---------- Raw data

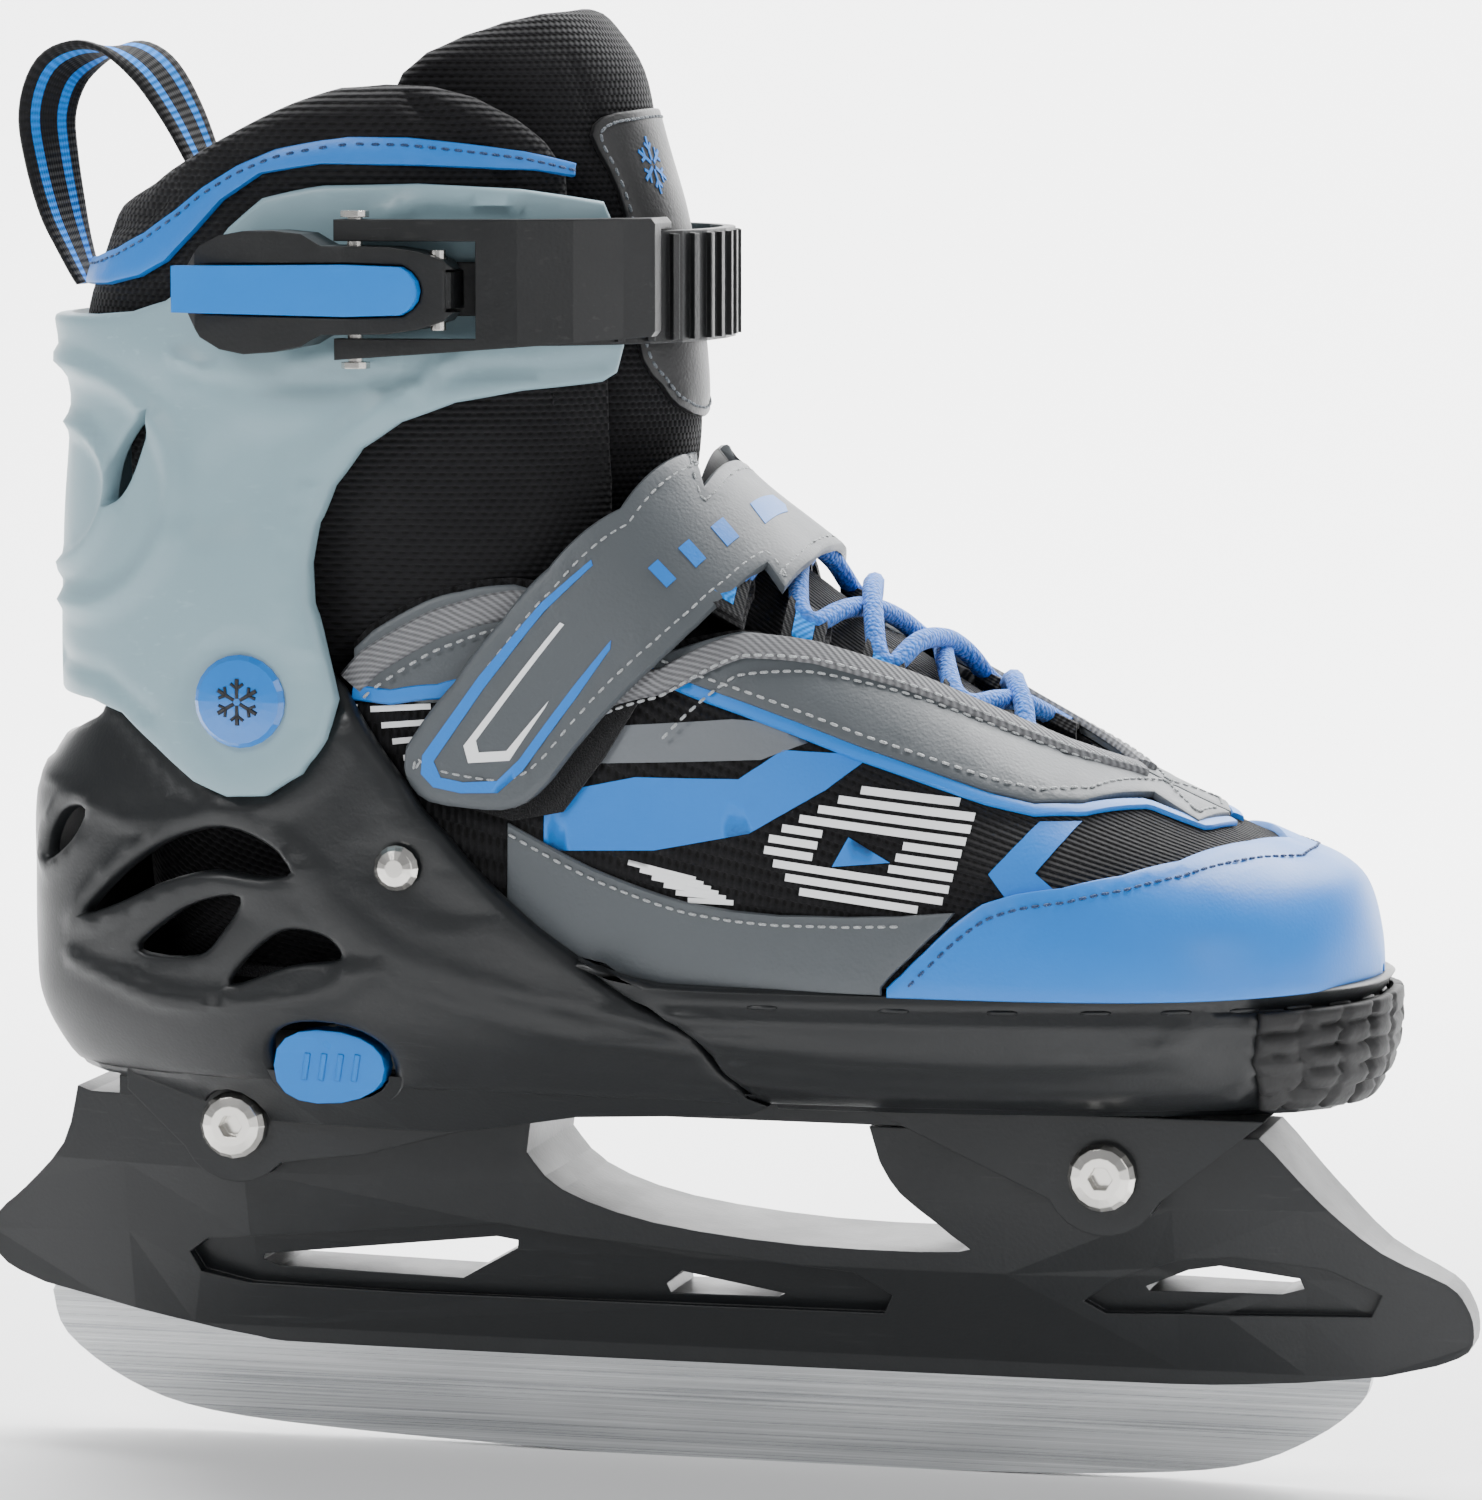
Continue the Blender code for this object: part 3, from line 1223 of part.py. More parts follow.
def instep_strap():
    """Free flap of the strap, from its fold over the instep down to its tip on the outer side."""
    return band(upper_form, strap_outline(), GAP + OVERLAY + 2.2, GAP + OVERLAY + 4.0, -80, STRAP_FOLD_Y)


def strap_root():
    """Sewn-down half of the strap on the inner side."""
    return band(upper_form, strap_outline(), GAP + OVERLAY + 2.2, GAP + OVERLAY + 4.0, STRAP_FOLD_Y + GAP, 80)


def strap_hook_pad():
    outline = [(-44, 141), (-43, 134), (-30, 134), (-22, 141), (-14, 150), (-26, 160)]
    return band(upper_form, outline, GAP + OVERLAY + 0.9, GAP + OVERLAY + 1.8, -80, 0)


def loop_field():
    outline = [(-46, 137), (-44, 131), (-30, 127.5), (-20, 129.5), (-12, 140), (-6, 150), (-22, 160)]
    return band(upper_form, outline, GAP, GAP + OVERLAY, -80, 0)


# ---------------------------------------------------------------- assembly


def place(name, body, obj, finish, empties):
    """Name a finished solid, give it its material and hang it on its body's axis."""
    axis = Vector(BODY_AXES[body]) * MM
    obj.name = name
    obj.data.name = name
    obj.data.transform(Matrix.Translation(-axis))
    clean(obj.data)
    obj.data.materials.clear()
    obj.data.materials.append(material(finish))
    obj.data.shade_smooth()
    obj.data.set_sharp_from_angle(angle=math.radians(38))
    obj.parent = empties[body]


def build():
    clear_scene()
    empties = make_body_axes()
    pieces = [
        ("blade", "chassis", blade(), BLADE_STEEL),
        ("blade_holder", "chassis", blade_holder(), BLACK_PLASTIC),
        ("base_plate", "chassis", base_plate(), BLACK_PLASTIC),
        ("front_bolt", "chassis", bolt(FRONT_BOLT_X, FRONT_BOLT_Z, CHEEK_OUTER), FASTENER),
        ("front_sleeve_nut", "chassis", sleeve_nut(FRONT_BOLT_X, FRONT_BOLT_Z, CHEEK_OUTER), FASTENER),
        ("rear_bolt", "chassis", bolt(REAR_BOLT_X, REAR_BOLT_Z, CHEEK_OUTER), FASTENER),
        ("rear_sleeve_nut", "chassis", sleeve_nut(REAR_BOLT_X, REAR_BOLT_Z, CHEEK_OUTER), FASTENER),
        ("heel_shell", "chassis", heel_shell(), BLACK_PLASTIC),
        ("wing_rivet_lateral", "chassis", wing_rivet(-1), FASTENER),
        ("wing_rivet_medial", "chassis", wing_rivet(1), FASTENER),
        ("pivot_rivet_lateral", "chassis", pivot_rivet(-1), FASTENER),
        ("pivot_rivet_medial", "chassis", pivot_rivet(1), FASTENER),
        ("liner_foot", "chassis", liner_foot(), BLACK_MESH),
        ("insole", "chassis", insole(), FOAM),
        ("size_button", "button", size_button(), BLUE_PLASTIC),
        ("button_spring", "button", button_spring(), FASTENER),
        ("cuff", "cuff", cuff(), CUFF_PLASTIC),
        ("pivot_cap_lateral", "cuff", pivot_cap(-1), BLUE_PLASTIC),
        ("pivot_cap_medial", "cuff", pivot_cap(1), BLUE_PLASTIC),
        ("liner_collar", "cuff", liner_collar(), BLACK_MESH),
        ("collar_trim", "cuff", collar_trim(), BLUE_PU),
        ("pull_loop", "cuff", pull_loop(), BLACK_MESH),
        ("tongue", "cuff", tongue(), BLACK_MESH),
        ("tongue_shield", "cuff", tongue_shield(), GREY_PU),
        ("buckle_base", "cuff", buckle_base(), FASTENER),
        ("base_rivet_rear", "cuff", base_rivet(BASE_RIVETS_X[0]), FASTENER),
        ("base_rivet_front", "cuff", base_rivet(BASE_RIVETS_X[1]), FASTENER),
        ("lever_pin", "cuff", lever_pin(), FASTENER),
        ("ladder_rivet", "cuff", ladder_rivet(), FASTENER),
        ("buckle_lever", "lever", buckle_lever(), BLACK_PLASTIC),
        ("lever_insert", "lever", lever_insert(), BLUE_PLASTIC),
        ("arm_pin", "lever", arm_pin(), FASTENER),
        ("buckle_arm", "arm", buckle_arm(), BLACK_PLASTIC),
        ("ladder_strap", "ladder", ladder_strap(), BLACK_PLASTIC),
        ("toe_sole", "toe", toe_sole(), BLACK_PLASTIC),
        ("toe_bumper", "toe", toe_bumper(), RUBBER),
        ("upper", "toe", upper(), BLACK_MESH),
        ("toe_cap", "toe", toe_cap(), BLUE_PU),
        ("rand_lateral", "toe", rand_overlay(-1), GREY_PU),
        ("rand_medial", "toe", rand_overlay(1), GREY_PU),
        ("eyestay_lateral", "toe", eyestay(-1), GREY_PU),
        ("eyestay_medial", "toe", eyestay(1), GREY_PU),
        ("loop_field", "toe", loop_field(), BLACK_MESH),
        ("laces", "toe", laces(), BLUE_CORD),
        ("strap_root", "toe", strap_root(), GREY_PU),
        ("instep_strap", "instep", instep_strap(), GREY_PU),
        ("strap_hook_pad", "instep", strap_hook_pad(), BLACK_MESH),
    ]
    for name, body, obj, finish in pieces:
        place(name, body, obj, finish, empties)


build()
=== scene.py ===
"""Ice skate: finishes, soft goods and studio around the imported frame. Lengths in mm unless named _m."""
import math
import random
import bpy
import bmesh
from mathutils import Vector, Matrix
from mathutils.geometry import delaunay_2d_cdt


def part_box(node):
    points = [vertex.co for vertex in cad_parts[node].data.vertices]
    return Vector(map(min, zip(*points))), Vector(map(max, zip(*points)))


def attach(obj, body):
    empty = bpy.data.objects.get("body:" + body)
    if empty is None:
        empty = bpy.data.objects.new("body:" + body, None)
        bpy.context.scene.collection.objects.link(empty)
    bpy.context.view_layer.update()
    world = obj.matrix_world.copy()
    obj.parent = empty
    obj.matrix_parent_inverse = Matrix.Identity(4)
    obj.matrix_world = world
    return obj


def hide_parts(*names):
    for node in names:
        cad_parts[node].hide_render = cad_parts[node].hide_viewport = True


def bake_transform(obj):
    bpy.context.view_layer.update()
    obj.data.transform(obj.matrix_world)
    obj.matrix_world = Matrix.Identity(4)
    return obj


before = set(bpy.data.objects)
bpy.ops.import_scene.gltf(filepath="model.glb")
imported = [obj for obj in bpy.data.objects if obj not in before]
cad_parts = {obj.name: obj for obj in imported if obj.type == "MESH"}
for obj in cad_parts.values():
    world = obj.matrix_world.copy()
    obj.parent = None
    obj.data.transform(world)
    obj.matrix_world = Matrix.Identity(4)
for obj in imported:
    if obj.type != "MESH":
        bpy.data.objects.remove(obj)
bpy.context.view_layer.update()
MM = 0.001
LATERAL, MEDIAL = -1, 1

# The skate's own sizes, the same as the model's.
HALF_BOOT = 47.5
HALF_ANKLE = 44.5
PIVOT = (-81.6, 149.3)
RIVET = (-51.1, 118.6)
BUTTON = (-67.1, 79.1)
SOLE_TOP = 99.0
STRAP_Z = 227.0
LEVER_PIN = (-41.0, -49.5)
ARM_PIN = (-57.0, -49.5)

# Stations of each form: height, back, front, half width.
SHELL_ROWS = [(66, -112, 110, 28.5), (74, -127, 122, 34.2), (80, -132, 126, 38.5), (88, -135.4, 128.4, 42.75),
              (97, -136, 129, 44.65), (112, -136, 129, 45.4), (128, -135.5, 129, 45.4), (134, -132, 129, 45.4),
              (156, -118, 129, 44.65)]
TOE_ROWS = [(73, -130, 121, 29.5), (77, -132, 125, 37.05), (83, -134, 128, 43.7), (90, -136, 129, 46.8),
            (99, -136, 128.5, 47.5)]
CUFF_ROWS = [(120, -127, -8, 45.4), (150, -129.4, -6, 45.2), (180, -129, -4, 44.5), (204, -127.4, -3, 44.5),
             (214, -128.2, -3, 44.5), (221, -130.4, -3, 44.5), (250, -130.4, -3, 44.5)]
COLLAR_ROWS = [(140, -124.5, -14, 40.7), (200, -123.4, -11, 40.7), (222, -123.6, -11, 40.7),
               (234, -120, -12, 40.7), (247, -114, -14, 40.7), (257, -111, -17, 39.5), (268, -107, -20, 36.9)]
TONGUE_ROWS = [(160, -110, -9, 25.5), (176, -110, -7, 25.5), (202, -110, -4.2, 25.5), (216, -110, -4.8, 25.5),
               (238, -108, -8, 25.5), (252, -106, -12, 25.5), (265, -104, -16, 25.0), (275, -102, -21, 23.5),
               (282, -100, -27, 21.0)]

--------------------

Count how many lines of the listing above include "node" and report that number alone.

4